Fascinating, especially since I've heard nothing about it from the U.S. press, and I'm a pretty heavy 'binge' reader of major media. But realistically, I'd expect more of the same for the future. The U.S. is seen as a sort of toothless bully at the moment, economy in tatters, military over-extended and bogged down in Afghanistan and Iraq. Not to mention, a President who thinks he's a metaphorical cousin to Christ, and whose every pronouncement, whether in mangled grammar, or reading like a Ralph Reed press release, is the equivalent to a Sermon on the Mountain ( of cash). In other words, a prime target for politicians of other nations to thumb their noses at.

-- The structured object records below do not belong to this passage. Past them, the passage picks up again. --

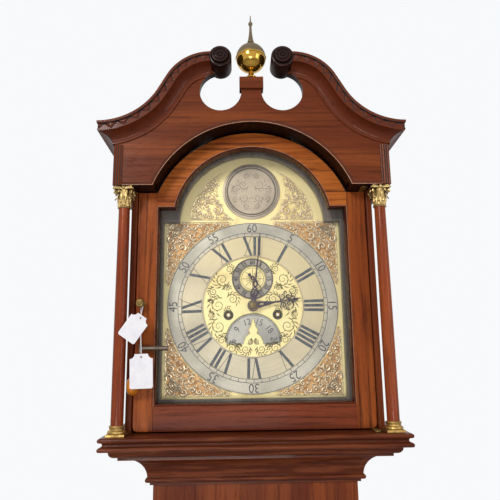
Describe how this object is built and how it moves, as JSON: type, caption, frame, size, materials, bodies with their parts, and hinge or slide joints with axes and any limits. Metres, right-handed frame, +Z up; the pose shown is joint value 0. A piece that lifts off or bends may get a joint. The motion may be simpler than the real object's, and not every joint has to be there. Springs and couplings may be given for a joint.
{
  "type": "longcase clock",
  "caption": "Tall mahogany longcase clock with a swan-neck hood on free columns, an arched brass dial, pendulum, weights and a winding crank hung from the hood door's knob.",
  "frame": {"origin": "on the floor, under the middle of the whole clock's width and depth", "axes": "+Z up, +Y to the back, +X to the right as seen from the front; the dial faces -Y"},
  "size_m": [0.486, 0.26, 2.1955],
  "materials": {
    "mahogany": "French polished, with darker streaks",
    "dark_mahogany": "old polish, nearly black in the hollows",
    "pine": "bare, planed",
    "aged_brass": "worn, patinated",
    "dial_brass": "matted and engraved",
    "silvered_brass": "silvered, circularly brushed",
    "cast_brass": "cast and lacquered",
    "movement_brass": "polished",
    "steel": "filed and polished",
    "blued_steel": "blued",
    "glass": "clear",
    "string": "twisted cotton",
    "gut": "gut line",
    "card": "stiff card, yellowed",
    "fruitwood": "turned and varnished"
  },
  "bodies": {
    "case": {"backboard": "pine", "trunk": "mahogany", "throat_moulding": "dark_mahogany", "waist_moulding": "dark_mahogany", "base_box": "mahogany", "base_plinth": "dark_mahogany", "seatboard": "pine", "trunk_hinge_leaves": "aged_brass", "dial_plate": "dial_brass", "chapter_ring": "silvered_brass", "seconds_ring": "silvered_brass", "arch_boss": "silvered_brass", "spandrels": "cast_brass", "movement_frame": "movement_brass", "bell": "movement_brass", "line_tops": "gut", "going_line": "gut", "strike_line": "gut"},
    "trunk_door": {"trunk_door": "mahogany", "trunk_door_fittings": "aged_brass"},
    "hood": {"hood_base": "dark_mahogany", "hood_sides": "mahogany", "hood_mask": "dark_mahogany", "hood_tympanum": "mahogany", "hood_friezes": "dark_mahogany", "swan_necks": "dark_mahogany", "column_shafts": "mahogany", "hood_brasses": "aged_brass"},
    "hood_door": {"hood_door": "mahogany", "door_glass": "glass", "door_brasses": "aged_brass"},
    "key": {"key_string": "string", "winding_crank": "steel", "crank_grip": "fruitwood", "tags": "card"},
    "date_disc": {"date_disc": "silvered_brass"},
    "centre": {"centre_wheel": "movement_brass", "minute_hand": "blued_steel"},
    "minute_wheel": {"minute_wheel": "movement_brass"},
    "hour": {"hour_wheel": "movement_brass", "hour_hand": "blued_steel"},
    "third": {"third_wheel": "movement_brass"},
    "escape": {"escape_wheel": "movement_brass", "seconds_hand": "blued_steel"},
    "going_great": {"going_great_wheel": "movement_brass"},
    "going_barrel": {"going_barrel": "movement_brass"},
    "anchor": {"anchor": "steel"},
    "pendulum": {"pendulum": "movement_brass"},
    "strike_great": {"strike_great_wheel": "movement_brass"},
    "strike_barrel": {"strike_barrel": "movement_brass"},
    "pin": {"pin_wheel": "movement_brass"},
    "warning": {"warning_wheel": "movement_brass"},
    "fly": {"fly": "movement_brass"},
    "hammer": {"hammer": "steel"},
    "going_weight": {"going_weight": "movement_brass", "going_turn": "gut"},
    "going_pulley": {"going_pulley": "movement_brass"},
    "strike_weight": {"strike_weight": "movement_brass", "strike_turn": "gut"},
    "strike_pulley": {"strike_pulley": "movement_brass"}
  },
  "joints": [
    {"name": "hood_slide", "type": "slide", "parent": "case", "child": "hood", "axis": [0, -1, 0], "range_m": [0, 0.3]},
    {"name": "hood_door", "type": "hinge", "parent": "hood", "child": "hood_door", "pos_m": [0.18, -0.084, 1.7], "axis": [0, 0, 1], "range_deg": [0, 110]},
    {"name": "key_swing", "type": "hinge", "parent": "hood_door", "child": "key", "pos_m": [-0.176, -0.07, 1.7135], "axis": [0, 1, 0], "range_deg": [-10, 0]},
    {"name": "trunk_door", "type": "hinge", "parent": "case", "child": "trunk_door", "pos_m": [0.1253, -0.0423, 1], "axis": [0, 0, 1], "range_deg": [0, 120]},
    {"name": "hands", "type": "hinge", "parent": "case", "child": "centre", "pos_m": [0, 0.07, 1.7125], "axis": [0, 1, 0], "continuous": true},
    {"name": "minute_wheel", "type": "hinge", "parent": "case", "child": "minute_wheel", "pos_m": [0, 0.019, 1.6805], "axis": [0, 1, 0], "continuous": true},
    {"name": "hour", "type": "hinge", "parent": "case", "child": "hour", "pos_m": [0, 0.01, 1.7125], "axis": [0, 1, 0], "continuous": true},
    {"name": "third", "type": "hinge", "parent": "case", "child": "third", "pos_m": [0.01419, 0.05, 1.73768], "axis": [0, 1, 0], "continuous": true},
    {"name": "escape", "type": "hinge", "parent": "case", "child": "escape", "pos_m": [0, 0.076, 1.7585], "axis": [0, 1, 0], "continuous": true},
    {"name": "going_great", "type": "hinge", "parent": "case", "child": "going_great", "pos_m": [0.0409, 0.033, 1.6979], "axis": [0, 1, 0], "continuous": true},
    {"name": "date_disc", "type": "hinge", "parent": "case", "child": "date_disc", "pos_m": [0, -0.012, 1.6535], "axis": [0, 1, 0], "continuous": true},
    {"name": "pendulum", "type": "hinge", "parent": "case", "child": "pendulum", "pos_m": [0, 0.101, 1.7905], "axis": [0, 1, 0], "range_deg": [-2.5, 2.5]},
    {"name": "anchor", "type": "hinge", "parent": "case", "child": "anchor", "pos_m": [0, 0.076, 1.7868], "axis": [0, 1, 0], "range_deg": [-2.6, 2.6]},
    {"name": "strike_pin", "type": "hinge", "parent": "case", "child": "pin", "pos_m": [-0.047, 0.0735, 1.7375], "axis": [0, 1, 0], "continuous": true},
    {"name": "strike_great", "type": "hinge", "parent": "case", "child": "strike_great", "pos_m": [-0.0409, 0.033, 1.6979], "axis": [0, 1, 0], "continuous": true},
    {"name": "warning", "type": "hinge", "parent": "case", "child": "warning", "pos_m": [-0.033, 0.056, 1.7627], "axis": [0, 1, 0], "continuous": true},
    {"name": "fly", "type": "hinge", "parent": "case", "child": "fly", "pos_m": [-0.05, 0.056, 1.7737], "axis": [0, 1, 0], "continuous": true},
    {"name": "hammer", "type": "hinge", "parent": "case", "child": "hammer", "pos_m": [-0.052, 0.045, 1.7945], "axis": [0, 1, 0], "range_deg": [-12, 6], "stiffness_Nm_per_rad": 0.1},
    {"name": "going_weight", "type": "slide", "parent": "case", "child": "going_weight", "axis": [0, 0, 1], "range_m": [-1.005, 0], "deforming": ["going_line"]},
    {"name": "going_barrel", "type": "hinge", "parent": "case", "child": "going_barrel", "pos_m": [0.0409, 0.05, 1.6979], "axis": [0, 1, 0], "continuous": true},
    {"name": "going_pulley", "type": "hinge", "parent": "going_weight", "child": "going_pulley", "pos_m": [0.0361, 0.05, 1.5565], "axis": [0, 1, 0], "continuous": true},
    {"name": "strike_weight", "type": "slide", "parent": "case", "child": "strike_weight", "axis": [0, 0, 1], "range_m": [-1.005, 0], "deforming": ["strike_line"]},
    {"name": "strike_barrel", "type": "hinge", "parent": "case", "child": "strike_barrel", "pos_m": [-0.0409, 0.05, 1.6979], "axis": [0, 1, 0], "continuous": true},
    {"name": "strike_pulley", "type": "hinge", "parent": "strike_weight", "child": "strike_pulley", "pos_m": [-0.0457, 0.05, 1.5565], "axis": [0, 1, 0], "continuous": true}
  ],
  "couplings": [
    {"joint": "minute_wheel", "follows": "hands", "ratio": -1},
    {"joint": "hour", "follows": "hands", "ratio": 0.083333},
    {"joint": "third", "follows": "hands", "ratio": -7.5},
    {"joint": "escape", "follows": "hands", "ratio": 60},
    {"joint": "going_great", "follows": "hands", "ratio": -0.083333},
    {"joint": "anchor", "follows": "pendulum", "ratio": 1},
    {"joint": "strike_great", "follows": "strike_pin", "ratio": -0.095238},
    {"joint": "warning", "follows": "strike_pin", "ratio": -8},
    {"joint": "fly", "follows": "strike_pin", "ratio": 64},
    {"joint": "going_barrel", "follows": "going_weight", "rad_per_m": 96.154},
    {"joint": "going_pulley", "follows": "going_weight", "rad_per_m": 62.5},
    {"joint": "strike_barrel", "follows": "strike_weight", "rad_per_m": 96.154},
    {"joint": "strike_pulley", "follows": "strike_weight", "rad_per_m": 62.5}
  ]
}
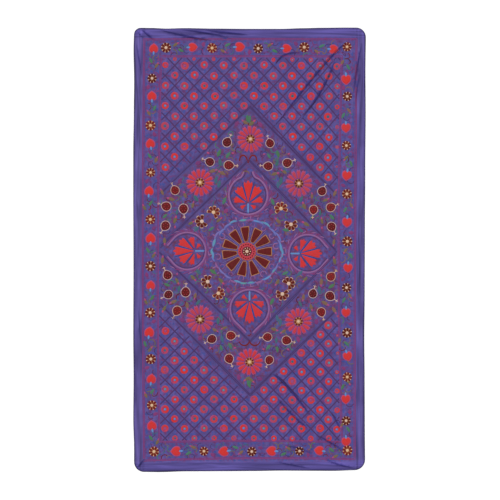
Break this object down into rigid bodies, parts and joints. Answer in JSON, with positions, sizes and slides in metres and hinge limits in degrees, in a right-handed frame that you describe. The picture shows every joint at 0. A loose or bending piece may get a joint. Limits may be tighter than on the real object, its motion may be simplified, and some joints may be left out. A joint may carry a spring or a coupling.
{
  "type": "suzani embroidered textile",
  "caption": "Long rectangular embroidered silk hanging, laid out flat, with rounded corners, plain turned-under margins and soft creases from the corners.",
  "frame": {"origin": "under the middle of the cloth, on the plane it lies on", "axes": "+Z out of the embroidered face, +Y along the length to the top of the design, +X to the right of the design"},
  "size_m": [0.9994, 1.9093, 0.0074],
  "materials": {
    "violet_silk": "soft satin",
    "plum_thread": "silk sheen",
    "indigo_thread": "silk sheen",
    "red_thread": "silk sheen",
    "pink_thread": "silk sheen",
    "maroon_thread": "silk sheen",
    "cream_thread": "silk sheen",
    "gold_thread": "silk sheen",
    "green_thread": "silk sheen",
    "olive_thread": "silk sheen",
    "blue_thread": "silk sheen",
    "sky_thread": "silk sheen",
    "teal_thread": "silk sheen",
    "mauve_thread": "silk sheen",
    "periwinkle_thread": "silk sheen"
  },
  "bodies": {
    "root": {"suzani_cloth": "violet_silk"}
  },
  "joints": []
}
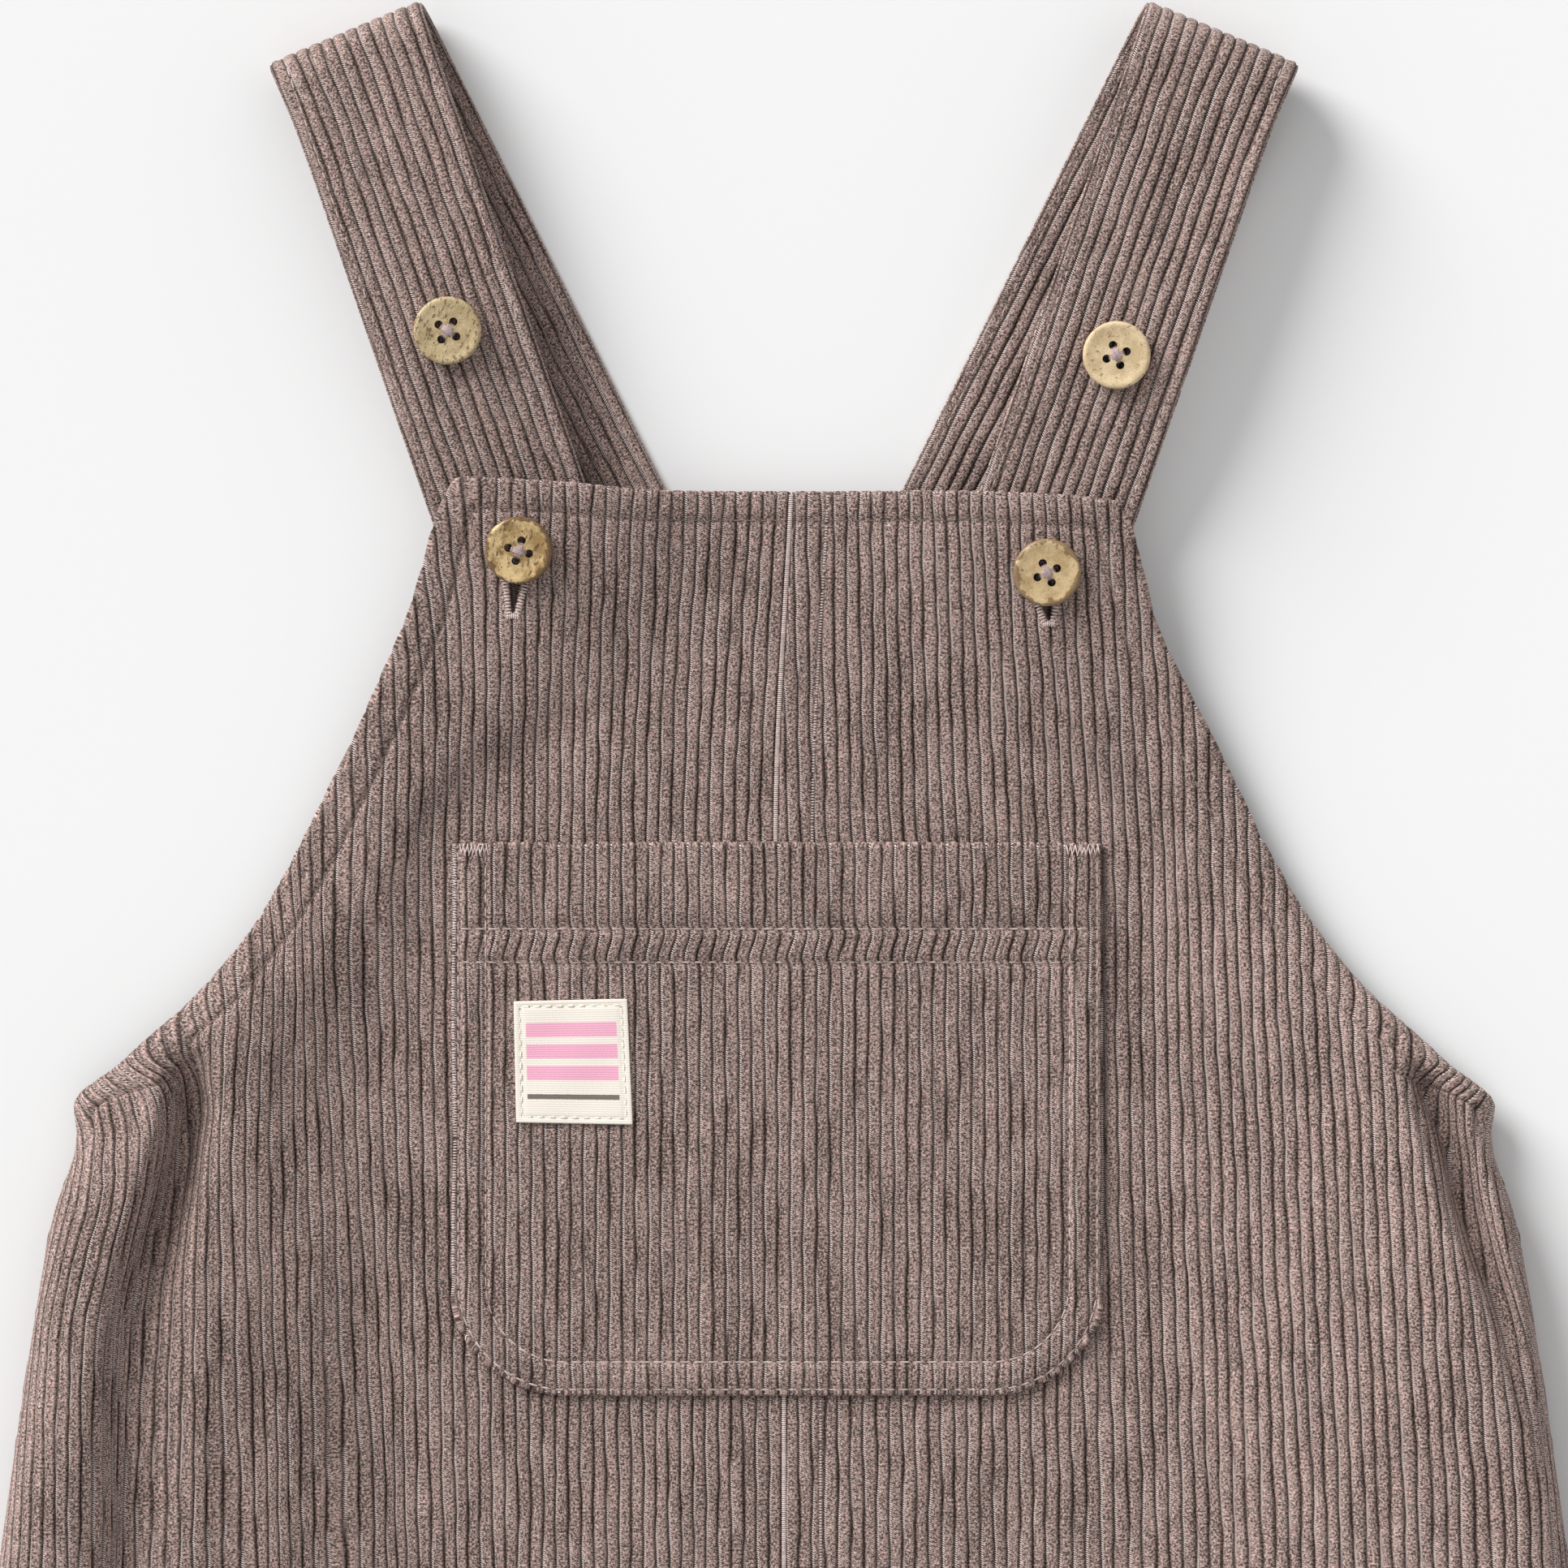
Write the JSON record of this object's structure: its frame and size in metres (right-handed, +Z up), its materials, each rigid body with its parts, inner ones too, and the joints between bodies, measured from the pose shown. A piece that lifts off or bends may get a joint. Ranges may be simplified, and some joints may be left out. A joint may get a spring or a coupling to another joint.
{
  "type": "pinafore dress",
  "caption": "Child's corduroy bib pinafore dress laid on its back, straps folded over and buttoned through the bib, round-cornered patch pocket with a small label patch.",
  "frame": {"origin": "on the surface that the dress lies on, below the middle of its outline", "axes": "+Z up from the surface, through the back and out of the front; +Y from the hem towards the straps; +X to the picture's right, which is the wearer's left"},
  "size_m": [0.4212, 0.5612, 0.0208],
  "materials": {
    "corduroy": "matte corduroy with upright wales, soft sheen",
    "label_cotton": "matte ribbed cotton",
    "coconut_shell": "satin, speckled"
  },
  "bodies": {
    "root": {"front_panel_left": "corduroy", "front_panel_right": "corduroy", "back_panel": "corduroy", "strap_left": "corduroy", "strap_right": "corduroy", "pocket": "corduroy", "label_patch": "label_cotton", "button_strap_left": "coconut_shell", "button_strap_right": "coconut_shell", "button_bib_left": "coconut_shell", "button_bib_right": "coconut_shell"}
  },
  "joints": []
}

And let us not forget Cuba, and our policy towards that country, nor let us forget the U.S. tried to instigate a coup in Venezuela recently, albeit unsuccessfully.
The London Line : Thumbing their nose at Uncle Sam:
The United States is nursing a bruised ego. After decades of funding malleable regimes, fomenting right-wing coups and building economic hegemony in the Americas, Washington just found itself locked out of its own backyard.
This week saw leaders of the Latin American and Arab worlds meet in a historic summit in Brazil - and the US was denied even the courtesy of observer status. Washington is outraged, fearing that this was more than just a diplomatic slight: it sees it as the latest gesture of defiance from the two regions that bear the deepest grudge over recent US foreign policy.
The Summit of South American-Arab Countries, which concluded on Wednesday and was attended by Iraqi president Jalal Talabani, furthered Latin America's drive to strengthen relationships away from the United States. Brazilian President Luiz Ignacio Lula da Silva led moves by South American states to cement alliances outside the US, which has traditionally held the South on a short leash economically.
....
Across Latin America, a new left has swept to power. In Bolivia, Venezuela, Brazil, Argentina, the Dominican Republic, Chile and, most recently, Uruguay, charismatic leaders vociferously opposed to the US' free-trade agenda have won elections over the past six years. Ill feeling towards their northern neighbours is running high: in a recent poll, 85% of Latin Americans said they opposed Bush's re-election.
The State Department dismissed suggestions that the US' continental dominance is under threat. “We hope our friends in the hemisphere do not fall back on the failed policies of the past,” said a State Department official, who declined to be named. “We will work with any country, provided its leader is democratically elected,” he said. “ We urge them to crack down on corruption and promote free trade.”
That exhortation seems to fall on deaf ears. Washington's grand plans for a Free Trade Area of the Americas have stalled after Latin American leaders objected to proposals restricting access to US markets and continued subsidies for US industry. The rhetoric of the Brazilian summit will do nothing to quell fears that the FTAA is dead in the water.
Washington's most throbbing Latin American headache takes the form of Venezuela's Hugo Chavez. Birns believes Chavez, a man who has publicly called President Bush a “dickhead”, was “instrumental in orchestrating the summit”.
Venezuela, which controls 40% of the US' oil imports, has moved closer to Cuba, the bête noire of US-Latin American relations, since Chavez was elected president in 1998. He survived a US-backed coup in 2002 and, with the example of his radically socialist “Bolivarian revolution”, is giving the rest of the continent a lesson in bucking the north's neo-liberal agenda.
The snub completes a bad month for the US in Latin America. Both their preferred candidates for the presidency of the Organisation of American States were defeated two weeks ago in a bruising race eventually won by Chilean socialist Jose Miguel Insulza.
Sounds like a good reason to start impeachment proceedings against Resident Bush, doesn't it?